Issue:  The company was delisted by a Hearings Panel for public interest concerns, finding that it was not appropriate to maintain the listing of a company that is a public shell when a proposed merger designed to resolve the deficiency would not occur for some months, and a listing in the meantime may signal a determination that the resulting entity meets all NASDAQ requirements for listing, a determination it noted had not and could not make at that time. The Hearings Panel also noted that, while the information provided suggested the new entity would meet the quantitative standards, those are not the only standards required for approval. The Hearings Panel noted that the merger was contingent upon the company retaining its listing, and there appear to be no obvious synergies between the two companies and their past, current, and future operations. As such, the Hearings Panel concluded that merger partner’s interest in the company is the NASDAQ listing, which it further concluded raised legitimate questions about the merger’s benefits to shareholders and investors. Subsequent to the issuance of the Hearings Panel Decision, the company filed a Form 8-K with the Securities and Exchange Commission that disclosed the mutual termination of the merger agreement.
Determination:  Affirmed. After a review of the record in this matter, the Listing Council affirms the Hearings Panel Decision. Upon review of the record and the disclosure concerning the termination of the merger agreement, the Listing Council concludes that the company is a shell and should be delisted. The issue before the Listing Council is whether a company with minimal employees, no operating business, and no appreciable revenues on a pro-forma basis over an extended period should be afforded continued listing, albeit suspended from trading on NASDAQ, while it seeks additional merger partners. The Listing Council does not believe this is in the best interests of stockholders or the investing public. The company has had more than one planned or contemplated merger fall through in the past six months and there is no evidence that a near term merger will be completed.
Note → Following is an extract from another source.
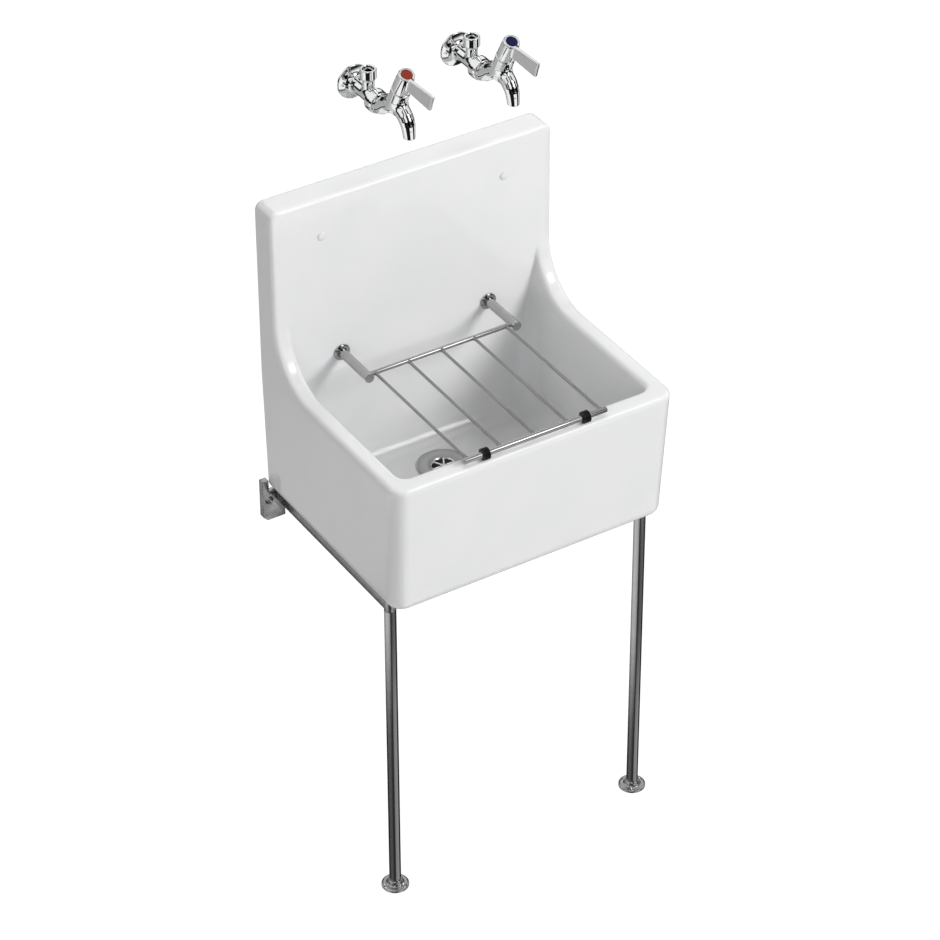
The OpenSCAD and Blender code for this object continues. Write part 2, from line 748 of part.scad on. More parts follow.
module stud_washers() {
    color("silver") both() translate([post_x, stud_washer_t - stud_pocket, grate_z])
        rotate([90, 0, 0]) difference() {
            cylinder(h = stud_washer_t, d = stud_washer_d, $fn = mid);
            translate([0, 0, -over])
                cylinder(h = stud_washer_t + over * 2, d = stud_d + seat * 2, $fn = mid);
        }
}

module stud_nuts() {
    color("silver") both()
        translate([post_x, stud_washer_t + stud_nut_h - stud_pocket, grate_z])
            rotate([90, 0, 0]) difference() {
                cylinder(h = stud_nut_h, d = stud_af / cos(30), $fn = 6);
                translate([0, 0, -over])
                    cylinder(h = stud_nut_h + over * 2, d = stud_d + seat, $fn = mid);
            }
}

// Places of the grating's bars
function bar_x(i) = bar_span * (i / (bars - 1) - 1 / 2);

// Plug holes for the bars, drawn towards the wall from the rail or away from the rod
module plug_holes(y0) {
    for (i = [0 : bars - 1]) translate([bar_x(i), y0 - bar_plug - plug_gap, grate_z])
        rotate([-90, 0, 0])
            cylinder(h = (bar_plug + plug_gap) * 2, d = bar_d + plug_gap * 2, $fn = coarse);
}

module hinge_rod() {
    color("silver") difference() {
        translate([-rod_half, rod_y, grate_z]) rotate([0, 90, 0])
            cylinder(h = rod_half * 2, d = rod_d, $fn = mid);
        plug_holes(rod_y - rod_d / 2);
    }
}

module grating_bars() {
    near = rod_y - rod_d / 2 + bar_plug;
    far = rail_d / 2 - rail_y - bar_plug;
    color("silver") for (i = [0 : bars - 1]) translate([bar_x(i), near, grate_z])
        rotate([90, 0, 0]) cylinder(h = near - far, d = bar_d, $fn = coarse);
}

module front_rail() {
    tip = rail_d / 10;
    color("silver") difference() {
        translate([-rail_len / 2, -rail_y, grate_z]) rotate([0, 90, 0]) {
            cylinder(h = tip, d1 = rail_d - tip * 2, d2 = rail_d, $fn = mid);
            translate([0, 0, tip]) cylinder(h = rail_len - tip * 2, d = rail_d, $fn = mid);
            translate([0, 0, rail_len - tip])
                cylinder(h = tip, d1 = rail_d, d2 = rail_d - tip * 2, $fn = mid);
        }
        plug_holes(rail_d / 2 - rail_y);
    }
}

// Rubber rings on the rail, ribbed, resting on the front rim
module rail_rings() {
    rib = ring_w / 7;
    color("black") both() translate([ring_span / 2 - ring_w / 2, -rail_y, grate_z])
        rotate([0, 90, 0]) rotate_extrude($fn = mid) union() {
            translate([rail_d / 2 + plug_gap, 0])
                square([ring_d / 2 - rail_d / 2 - plug_gap - rib, ring_w]);
            for (i = [0 : 3]) translate([ring_d / 2 - rib * 2, i * rib * 2])
                square([rib * 2, rib]);
        }
}

// Taps: everything here is drawn about the inlet axis of one tap
module on_axis() {
    rotate([90, 0, 0]) children();
}

// Frame of the leaning barrel: z up the barrel from its foot
module on_barrel() {
    translate([0, -barrel_y, barrel_z]) rotate([lean, 0, 0]) children();
}

module elbow() {
    boss = flange_t * 1.2;
    rim = flange_t * 0.3;
    elbow_end = washer_y;
    taper = inlet_h * 0.1;
    socket = inlet_h * 0.36;
    color("silver") difference() {
        union() {
            on_axis() {
                rotate_extrude($fn = fine) polygon([
                    [0, 0], [flange_d / 2, 0], [flange_d / 2, flange_t - rim * 2],
                    [flange_d / 2 - rim / 2, flange_t - rim / 2], [flange_d / 2 - rim * 2, flange_t],
                    [elbow_d / 2 + boss, flange_t], [elbow_d / 2 + boss / 3, flange_t + boss / 3],
                    [elbow_d / 2, flange_t + boss], [0, flange_t + boss]]);
                cylinder(h = elbow_end, d = elbow_d, $fn = mid);
                translate([0, 0, collar_y]) cylinder(h = collar_t, d = collar_rim_d, $fn = mid);
            }
            translate([0, -inlet_y, 0]) {
                cylinder(h = inlet_h - socket, d = neck_d, $fn = mid);
                translate([0, 0, inlet_h - socket - taper])
                    cylinder(h = taper, d1 = neck_d, d2 = inlet_d, $fn = mid);
                translate([0, 0, inlet_h - socket])
                    cylinder(h = socket - rim, d = inlet_d, $fn = mid);
                translate([0, 0, inlet_h - rim])
                    cylinder(h = rim, d1 = inlet_d, d2 = inlet_d - rim, $fn = mid);
            }
        }
        // waterways
        translate([0, water_d / 2 - inlet_y, 0]) on_axis()
            cylinder(h = elbow_end, d = water_d, $fn = mid);
        translate([0, -inlet_y, 0]) cylinder(h = inlet_h, d = water_d, $fn = mid);
        translate([0, -inlet_y, inlet_h - inlet_depth])
            cylinder(h = inlet_h, d = inlet_bore, $fn = mid);
        // countersunk holes
        on_axis() for (i = [0 : flange_holes - 1])
            rotate([0, 0, flange_first + i * 360 / flange_holes])
                translate([flange_pcd / 2, 0, -over]) {
                    cylinder(h = flange_t + boss + over, d = flange_hole_d, $fn = coarse);
                    translate([0, 0, over + flange_t - flange_hole_d / 2])
                        cylinder(h = flange_hole_d / 2 + over, d1 = flange_hole_d,
                            d2 = flange_hole_d * 2 + over * 2, $fn = coarse);
                }
    }
}

module union_nut() {
    edge = union_d / 16;
    dome = union_len * 1.3;
    color("silver") on_axis() translate([0, 0, union_y]) rotate_extrude($fn = fine) difference() {
        intersection() {
            union() {
                square([union_d / 2 - edge, union_len]);
                translate([0, edge]) square([union_d / 2, union_len - edge]);
                translate([union_d / 2 - edge, edge]) circle(edge, $fn = coarse);
            }
            translate([union_d / 2 - dome, union_len * 0.36]) circle(dome, $fn = fine * 2);
        }
        translate([-over, -over]) square([elbow_d / 2 + seat + over, union_len]);
        translate([-over, lip_t]) square([nut_bore_d / 2 + over, union_len]);
    }
}

module union_washer() {
    color("black") on_axis() translate([0, 0, washer_y]) difference() {
        cylinder(h = union_washer_t, d = collar_rim_d, $fn = mid);
        translate([0, 0, -over])
            cylinder(h = union_washer_t + over * 2, d = water_d, $fn = mid);
    }
}

// Body: tail, arch and spout as one tube, with the leaning barrel on top
module tap_body() {
    color("silver") difference() {
        union() {
            tube(body_path, body_radii, coarse);
            on_axis() translate([0, 0, tail_y])
                cylinder(h = tap_tail_len, d = collar_rim_d, $fn = mid);
            on_barrel() cylinder(h = barrel_h, d1 = barrel_d * 0.98, d2 = barrel_d, $fn = mid);
        }
        tube(water_path, water_radii, coarse);
        on_barrel() {
            cylinder(h = barrel_h, d = water_d * 0.8, $fn = mid);
            translate([0, 0, head_foot]) cylinder(h = barrel_h, d = head_d + seat, $fn = mid);
        }
    }
}

module headwork() {
    color("gold") on_barrel() difference() {
        union() {
            translate([0, 0, head_foot]) cylinder(h = barrel_h - head_foot, d = head_d, $fn = mid);
            translate([0, 0, head_foot])
                cylinder(h = barrel_h - head_foot + head_neck, d = head_neck_d, $fn = mid);
        }
        translate([0, 0, spindle_foot])
            cylinder(h = barrel_h * 2, d = spindle_d + spindle_gap * 2, $fn = mid);
        translate([0, 0, head_foot - over]) cylinder(h = over * 2, d = spindle_d / 2, $fn = mid);
    }
}

module spindle() {
    foot = spindle_foot + seat;
    color("gold") on_barrel() difference() {
        translate([0, 0, foot]) cylinder(h = spindle_top - foot, d = spindle_d, $fn = mid);
        translate([0, 0, spindle_top - hub_h * 0.4])
            cylinder(h = hub_h, d = screw_d + seat, $fn = coarse);
    }
}

// Lever: coned hub over the headwork and a level blade towards the user
module lever() {
    edge = hub_top_d / 12;
    mid_z = hub_foot + hub_h * 0.54;
    root = hub_top_d / 4;
    top_reach = lever_reach + lever_h * sin(lean) / 2.6;
    low_reach = lever_reach - lever_h * sin(lean) / 2.6;
    swell = (hub_foot_d - hub_top_d) / 2;
    color("silver") difference() {
        union() {
            on_barrel() {
                translate([0, 0, hub_foot]) rotate_extrude($fn = mid) polygon([
                    [0, 0], [hub_foot_d / 2, 0], [hub_foot_d / 2 - swell * 0.1, hub_h * 0.3],
                    [hub_foot_d / 2 - swell * 0.4, hub_h * 0.6],
                    [hub_top_d / 2, hub_h - edge], [hub_top_d / 2 - edge / 2, hub_h], [0, hub_h]]);
            }
            translate([0, -barrel_y - mid_z * sin(lean), barrel_z + mid_z * cos(lean)])
                intersection() {
                    rotate([90, 0, -90]) linear_extrude(blade_t, center = true) polygon([
                        [root, lever_root_h / 2], [top_reach - edge, lever_h / 2],
                        [top_reach, lever_h / 2 - edge], [low_reach, edge / 2 - lever_h / 2],
                        [low_reach - edge, -lever_h / 2], [root, -lever_root_h / 2]]);
                    translate([0, 0, -lever_h]) linear_extrude(lever_h * 2) polygon([
                        [-blade_t / 2, 0], [-blade_end_t / 2, -lever_reach * 1.2],
                        [blade_end_t / 2, -lever_reach * 1.2], [blade_t / 2, 0]]);
                }
        }
        on_barrel() {
            translate([0, 0, hub_foot - over]) cylinder(h = hub_cup + over, d = hub_cup_d, $fn = mid);
            translate([0, 0, hub_foot - over])
                cylinder(h = spindle_top - hub_foot + seat + over, d = spindle_d + seat, $fn = mid);
            cylinder(h = hub_top, d = screw_d + seat, $fn = coarse);
            translate([0, 0, screw_seat]) cylinder(h = hub_h, d = screw_head_d + seat * 2, $fn = mid);
            translate([0, 0, index_foot]) cylinder(h = hub_h, d = index_d + seat, $fn = mid);
        }
    }
}

module lever_screw() {
    color("silver") on_barrel() difference() {
        union() {
            translate([0, 0, spindle_top - hub_h * 0.3])
                cylinder(h = screw_seat - spindle_top + hub_h * 0.3, d = screw_d, $fn = coarse);
            translate([0, 0, screw_seat]) cylinder(h = screw_head_h, d = screw_head_d, $fn = mid);
        }
        translate([-screw_head_d, -screw_d / 8, screw_seat + screw_head_h / 2])
            cube([screw_head_d * 2, screw_d / 4, screw_head_h]);
    }
}

module index(tint) {
    r = index_d / 2;
    color(tint) on_barrel() translate([0, 0, index_foot]) rotate_extrude($fn = fine) polygon([
        [0, 0], [r, 0], [r, index_t], [r * 0.9, index_t * 1.2], [r * 0.6, index_t * 1.35],
        [0, index_t * 1.4]]);
}

module hot() { translate([hot_x, 0, tap_z]) children(); }
module cold() { translate([cold_x, 0, tap_z]) children(); }

module left_bearer() { mirror([1, 0, 0]) bearer(); }
module right_bearer() { bearer(); }
module left_leg() { mirror([1, 0, 0]) leg(); }
module right_leg() { leg(); }
module left_foot() { mirror([1, 0, 0]) foot(); }
module right_foot() { foot(); }
module left_post() { mirror([1, 0, 0]) post(); }
module right_post() { post(); }
module hot_elbow() { hot() elbow(); }
module cold_elbow() { cold() elbow(); }
module hot_union_nut() { hot() union_nut(); }
module cold_union_nut() { cold() union_nut(); }
module hot_union_washer() { hot() union_washer(); }
module cold_union_washer() { cold() union_washer(); }
module hot_body() { hot() tap_body(); }
module cold_body() { cold() tap_body(); }
module hot_headwork() { hot() headwork(); }
module cold_headwork() { cold() headwork(); }
module hot_spindle() { hot() spindle(); }
module cold_spindle() { cold() spindle(); }
module hot_lever() { hot() lever(); }
module cold_lever() { cold() lever(); }
module hot_lever_screw() { hot() lever_screw(); }
module cold_lever_screw() { cold() lever_screw(); }
module hot_index() { hot() index("red"); }
module cold_index() { cold() index("blue"); }

sink_body();
screw_caps();
waste_flange();
waste_seal();
waste_washer();
waste_backnut();
left_bearer();
right_bearer();
left_leg();
right_leg();
left_foot();
right_foot();
foot_set_screws();
roses();
left_post();
right_post();
post_studs();
stud_washers();
stud_nuts();
hinge_rod();
grating_bars();
front_rail();
rail_rings();
hot_elbow();
hot_union_nut();
hot_union_washer();
hot_body();
hot_headwork();
hot_spindle();
hot_lever();
hot_lever_screw();
hot_index();
cold_elbow();
cold_union_nut();
cold_union_washer();
cold_body();
cold_headwork();
cold_spindle();
cold_lever();
cold_lever_screw();
cold_index();
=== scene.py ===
"""Looks of the utility laundry sink: smooth meshes, materials, light and camera."""
import math

import bmesh
import bpy
import numpy as np
from mathutils import Matrix, Vector

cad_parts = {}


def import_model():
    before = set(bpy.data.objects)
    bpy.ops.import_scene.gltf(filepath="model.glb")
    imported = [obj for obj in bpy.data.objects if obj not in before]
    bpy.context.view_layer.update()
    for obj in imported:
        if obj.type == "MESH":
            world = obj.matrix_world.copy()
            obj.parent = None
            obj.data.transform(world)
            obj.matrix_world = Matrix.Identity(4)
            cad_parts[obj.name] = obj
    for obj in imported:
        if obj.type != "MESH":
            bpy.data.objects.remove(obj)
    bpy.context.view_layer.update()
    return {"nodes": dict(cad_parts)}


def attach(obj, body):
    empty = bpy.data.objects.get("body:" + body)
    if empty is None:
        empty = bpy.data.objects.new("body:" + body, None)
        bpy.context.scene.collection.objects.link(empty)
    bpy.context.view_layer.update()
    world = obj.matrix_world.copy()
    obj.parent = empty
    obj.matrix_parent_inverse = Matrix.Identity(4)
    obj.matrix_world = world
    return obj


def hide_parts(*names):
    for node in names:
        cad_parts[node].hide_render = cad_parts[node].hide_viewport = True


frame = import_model()

MM = 0.001

# Sizes of the part in millimetres, as the frame has them
HALF_W, BASE_HALF_W = 257.5, 252.5
SINK_D, SINK_BASE_D = 415, 400
BOWL_H, UPSTAND_H, BACK_T = 245, 305, 50
SIDE_RIM, FRONT_RIM, FLOOR_T = 30, 33, 30
CORNER_R, BASE_ROUND, RIM_ROUND, TOP_CORNER_R = 26, 16, 8.5, 14
SWEEP_R, WALL_ROUND = 100, 3.5
BOWL_CORNER_R, BOWL_FLOOR_R = 18, 34
SIDE_DRAFT, FRONT_DRAFT, FILLET_RISE = 9, 8, 68
BAND_H = RIM_ROUND * 1.4
FLOOR_Z = FLOOR_T - BOWL_H
CAP_X, CAP_Z = 167.5, 238
WASTE = (0, -134)
POST_X, GRATE_Z, ROD_Y = 137.5, 10.3, -128
RAIL_Y = -406
LEG_X, LEG_Y, FLOOR_LEVEL = 236, -356, -845
TAP_Z, HOT_X, COLD_X = 463, -76, 110
GRATE_POST_R, GRATE_ROD_R, RAIL_R, BAR_R = 8, 4, 5, 2.5
BAR_SPREAD, RING_X, RING_W = 245, 92, 11
ARM_IN, ARM_OUT, ARM_Z, ARM_H = 228.5, 243.5, -266, 21
PLATE_T = 12
LEG_R, LEG_BORE_R, LEG_L = 9.75, 8.25, 576.5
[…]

Pursuant to Listing Rule 5101, NASDAQ has “broad discretionary authority” over the listing of securities on NASDAQ “in order to maintain the quality of and public confidence in the market, to prevent fraudulent and manipulative acts and practices, to promote just and equitable principles of trade and to protect investors and the public interest.” This authority stems directly from NASDAQ’s delegated responsibilities under the Securities Exchange Act of 1934.  The Listing Council does not believe that allowing the company to remain listed with minimal employees, no operations, and no merger transaction on the horizon would in any way serve to protect the investing public.
Accordingly, the Listing Council affirms the Panel decision to delist the company’s securities based on the exercise of the broad discretionary authority of Listing Rule 5101.